Exercise aim — Bring together all lines of the material below that contain the string "with".

Excerpted data —
>> start

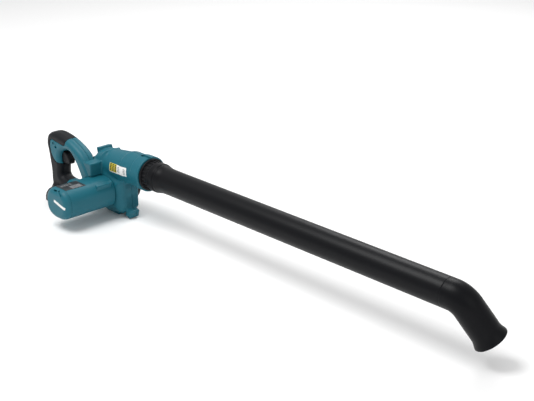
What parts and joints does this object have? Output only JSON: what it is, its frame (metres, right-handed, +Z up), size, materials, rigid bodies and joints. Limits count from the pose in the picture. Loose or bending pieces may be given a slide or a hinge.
{
  "type": "leaf blower",
  "caption": "Hand-held cordless garden blower with a side motor housing, looped grip, battery base and long straight nozzle that ends in a bent flared tip.",
  "frame": {"origin": "on the underside of the foot, straight below the fan axis, in the middle plane of the fan casing where its two halves meet", "axes": "+X forward along the nozzle, +Y to the user's left along the fan axis and out of the air intake, +Z up"},
  "size_m": [1.0726, 0.2043, 0.1495],
  "materials": {
    "teal_case": "satin, fine texture",
    "black_case": "satin black",
    "soft_black": "matt elastomer",
    "tube_black": "satin black, drawn",
    "fan_black": "satin black",
    "steel": "zinc plated",
    "core_steel": "stacked sheet",
    "copper": "enamelled copper",
    "ferrite": "sintered, matt",
    "carbon": "pressed carbon, matt",
    "grey_case": "satin dark grey",
    "board_green": "lacquered",
    "lead_red": "soft insulation",
    "plate_black": "printed film",
    "label_film": "printed film",
    "white_film": "printed film"
  },
  "bodies": {
    "casing": {"scroll_right": "teal_case", "scroll_left": "teal_case", "intake_guard": "black_case", "motor_housing": "teal_case", "motor_end_cap": "teal_case", "handle_shell_right": "teal_case", "handle_shell_left": "teal_case", "soft_grip": "soft_black", "battery_base": "black_case", "terminal_block": "grey_case", "battery_terminals": "copper", "controller_board": "board_green", "trigger_spring": "steel", "switch_body": "grey_case", "motor_can": "steel", "field_magnets": "ferrite", "brush_end_bell": "grey_case", "carbon_brushes": "carbon", "front_bearing": "steel", "rear_bearing": "steel", "case_screws": "steel", "guard_screws": "steel", "motor_screws": "steel", "power_leads": "lead_red", "rating_plate": "plate_black", "duct_label": "label_film", "cap_stripe": "white_film"},
    "rotor": {"impeller": "fan_black", "impeller_nut": "steel", "motor_shaft": "steel", "armature_core": "core_steel", "armature_windings": "copper", "commutator": "copper"},
    "trigger_lever": {"trigger": "black_case"},
    "nozzle": {"nozzle_coupling": "black_case", "coupling_seal": "soft_black", "nozzle_tube": "tube_black", "nozzle_tip": "tube_black"}
  },
  "joints": [
    {"name": "rotor_spin", "type": "hinge", "parent": "casing", "child": "rotor", "pos_m": [0, 0, 0.054], "axis": [0, 1, 0], "continuous": true},
    {"name": "trigger_pull", "type": "slide", "parent": "casing", "child": "trigger_lever", "axis": [-1, 0, 0], "range_m": [0, 0.007], "stiffness_N_per_m": 400, "springref_m": -0.003, "deforming": ["trigger_spring"]},
    {"name": "nozzle_twist", "type": "hinge", "parent": "casing", "child": "nozzle", "pos_m": [0.1, 0, 0.108], "axis": [1, 0, 0], "range_deg": [0, 45]}
  ]
}
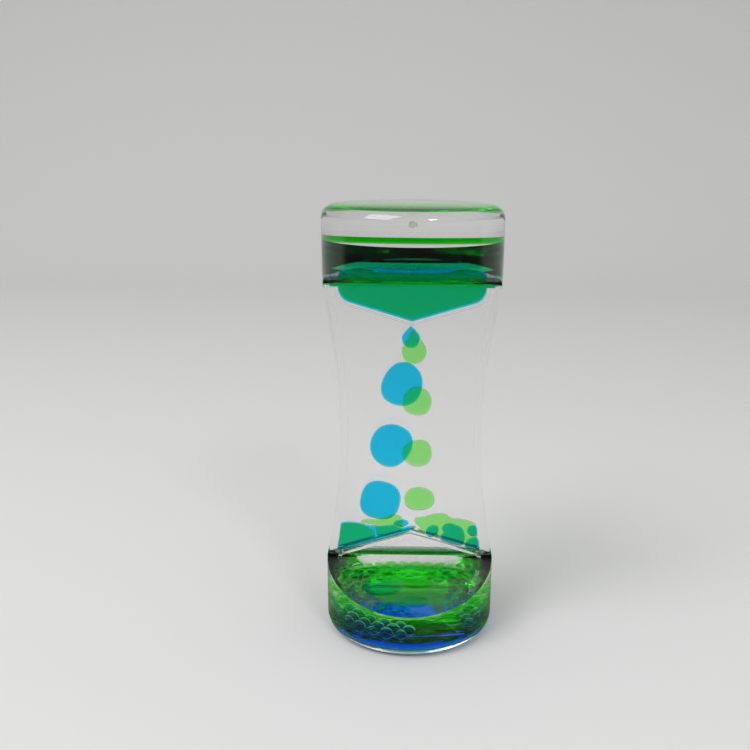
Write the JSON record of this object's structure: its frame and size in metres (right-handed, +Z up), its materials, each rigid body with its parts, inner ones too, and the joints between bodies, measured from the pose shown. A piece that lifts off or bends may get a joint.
{
  "type": "liquid motion timer",
  "caption": "Clear hourglass shaped liquid timer with round ends and a flat waist, in which blue and green drops fall through oil onto small roofs.",
  "frame": {"origin": "middle of the flat base, on the surface it stands on", "axes": "+Z up along the body, X along the width of the flat waist, the blue chamber looks along -Y"},
  "size_m": [0.052, 0.052, 0.13],
  "materials": {
    "clear_shell": "polished clear moulding",
    "clear_plate": "clear plate, oil on both sides",
    "plug": "cured clear sealant, slightly yellow",
    "blue_liquid": "clear blue dyed liquid",
    "green_liquid": "clear green dyed liquid"
  },
  "bodies": {
    "timer": {"front_shell": "clear_shell", "rear_shell": "clear_shell", "divider_plate": "clear_plate", "upper_front_funnel": "clear_plate", "upper_rear_funnel": "clear_plate", "lower_front_funnel": "clear_plate", "lower_rear_funnel": "clear_plate", "front_fill_plug": "plug", "rear_fill_plug": "plug", "blue_reservoir": "blue_liquid", "blue_roof_pool": "blue_liquid", "blue_roof_beads": "blue_liquid", "blue_slot_drops": "blue_liquid", "blue_puddle": "blue_liquid", "blue_bubbles": "blue_liquid", "green_reservoir": "green_liquid", "green_roof_pool": "green_liquid", "green_slot_drops": "green_liquid", "green_puddle": "green_liquid", "green_bubbles": "green_liquid"},
    "blue_drop_1_body": {"blue_drop_1": "blue_liquid"},
    "blue_drop_2_body": {"blue_drop_2": "blue_liquid"},
    "blue_drop_3_body": {"blue_drop_3": "blue_liquid"},
    "blue_drop_4_body": {"blue_drop_4": "blue_liquid"},
    "green_drop_1_body": {"green_drop_1": "green_liquid"},
    "green_drop_2_body": {"green_drop_2": "green_liquid"},
    "green_drop_3_body": {"green_drop_3": "green_liquid"},
    "green_drop_4_body": {"green_drop_4": "green_liquid"}
  },
  "joints": [
    {"name": "blue_fall_1", "type": "slide", "parent": "timer", "child": "blue_drop_1_body", "axis": [-0.1718, 0, -0.9851], "range_m": [0, 0.01447]},
    {"name": "blue_fall_2", "type": "slide", "parent": "timer", "child": "blue_drop_2_body", "axis": [-0.1654, 0, -0.9862], "range_m": [0, 0.01917]},
    {"name": "blue_fall_3", "type": "slide", "parent": "timer", "child": "blue_drop_3_body", "axis": [-0.183, 0, -0.9831], "range_m": [0, 0.0181]},
    {"name": "blue_fall_4", "type": "slide", "parent": "timer", "child": "blue_drop_4_body", "axis": [0, 0, -1], "range_m": [0, 0.00401], "deforming": ["blue_drop_4"]},
    {"name": "green_fall_1", "type": "slide", "parent": "timer", "child": "green_drop_1_body", "axis": [0.0678, 0, -0.9977], "range_m": [0, 0.01628]},
    {"name": "green_fall_2", "type": "slide", "parent": "timer", "child": "green_drop_2_body", "axis": [0.0169, 0, -0.9999], "range_m": [0, 0.01636]},
    {"name": "green_fall_3", "type": "slide", "parent": "timer", "child": "green_drop_3_body", "axis": [0.0462, 0, -0.9989], "range_m": [0, 0.01495]},
    {"name": "green_fall_4", "type": "slide", "parent": "timer", "child": "green_drop_4_body", "axis": [0, 0, -1], "range_m": [0, 0.00401], "deforming": ["green_drop_4"]}
  ],
  "couplings": [
    {"joint": "blue_fall_1", "follows": "blue_fall_2", "ratio": 0.7541},
    {"joint": "blue_fall_3", "follows": "blue_fall_2", "ratio": 0.9438},
    {"joint": "blue_fall_4", "follows": "blue_fall_2", "ratio": 0.2086},
    {"joint": "green_fall_1", "follows": "green_fall_2", "ratio": 0.9945},
    {"joint": "green_fall_3", "follows": "green_fall_2", "ratio": 0.9134},
    {"joint": "green_fall_4", "follows": "green_fall_2", "ratio": 0.2445}
  ]
}
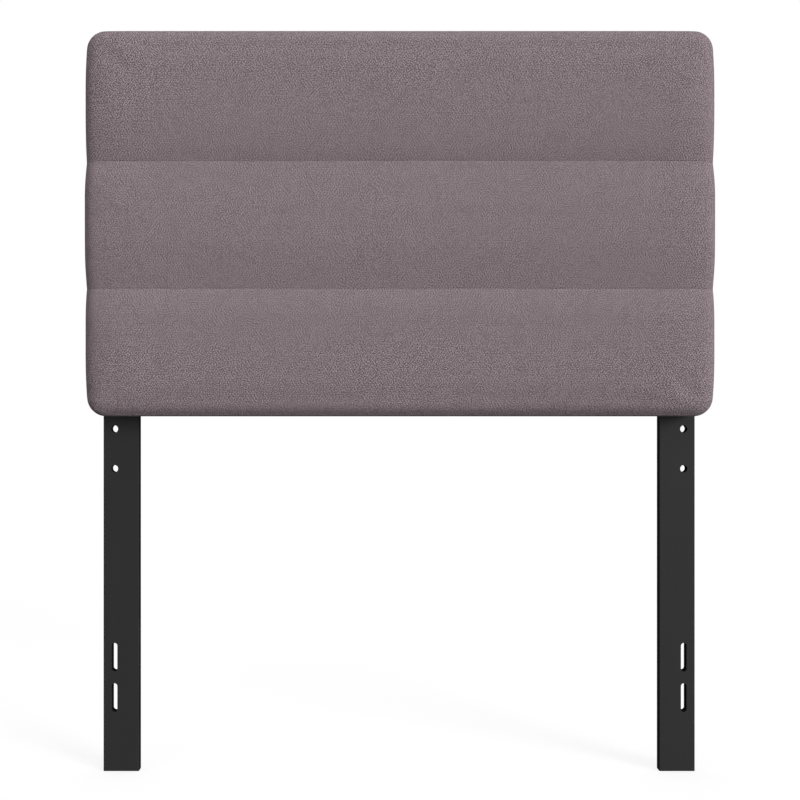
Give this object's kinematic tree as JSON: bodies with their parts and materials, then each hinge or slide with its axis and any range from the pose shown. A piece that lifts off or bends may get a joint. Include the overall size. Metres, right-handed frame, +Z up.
{
  "type": "headboard",
  "caption": "Padded fabric headboard with horizontal channels, rounded corners and two flat slotted legs that bolt to a bed frame.",
  "frame": {"origin": "on the floor, midway between the legs and midway in the depth from the padded front to the bolt heads", "axes": "+Z up, the padded front faces -Y, +X to the right when seen from the front"},
  "size_m": [1, 0.1018, 1.1923],
  "materials": {
    "fabric": "matte",
    "foam": "matte",
    "timber": "matte",
    "board": "matte",
    "black_wood": "satin",
    "dust_cloth": "matte",
    "zinc_steel": "satin"
  },
  "bodies": {
    "root": {"top_cover": "fabric", "middle_cover": "fabric", "bottom_cover": "fabric", "top_foam": "foam", "middle_foam": "foam", "bottom_foam": "foam", "face_board": "board", "top_rail": "timber", "bottom_rail": "timber", "left_stile": "timber", "right_stile": "timber", "centre_stile": "timber", "corner_blocks": "timber", "dust_cover": "dust_cloth", "left_leg": "black_wood", "right_leg": "black_wood", "t_nuts": "zinc_steel", "leg_bolts": "zinc_steel", "flat_washers": "zinc_steel", "spring_washers": "zinc_steel"}
  },
  "joints": []
}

>> end

Solution to this problem —
  "caption": "Hand-held cordless garden blower with a side motor housing, looped grip, battery base and long straight nozzle that ends in a bent flared tip.",
Write the JSON record of this object's structure: its frame and size in metres (right-handed, +Z up), its materials, each rigid body with its parts, inner ones too, and the joints between bodies, measured from the pose shown. A piece that lifts off or bends may get a joint.
  "caption": "Clear hourglass shaped liquid timer with round ends and a flat waist, in which blue and green drops fall through oil onto small roofs.",
Give this object's kinematic tree as JSON: bodies with their parts and materials, then each hinge or slide with its axis and any range from the pose shown. A piece that lifts off or bends may get a joint. Include the overall size. Metres, right-handed frame, +Z up.
  "caption": "Padded fabric headboard with horizontal channels, rounded corners and two flat slotted legs that bolt to a bed frame.",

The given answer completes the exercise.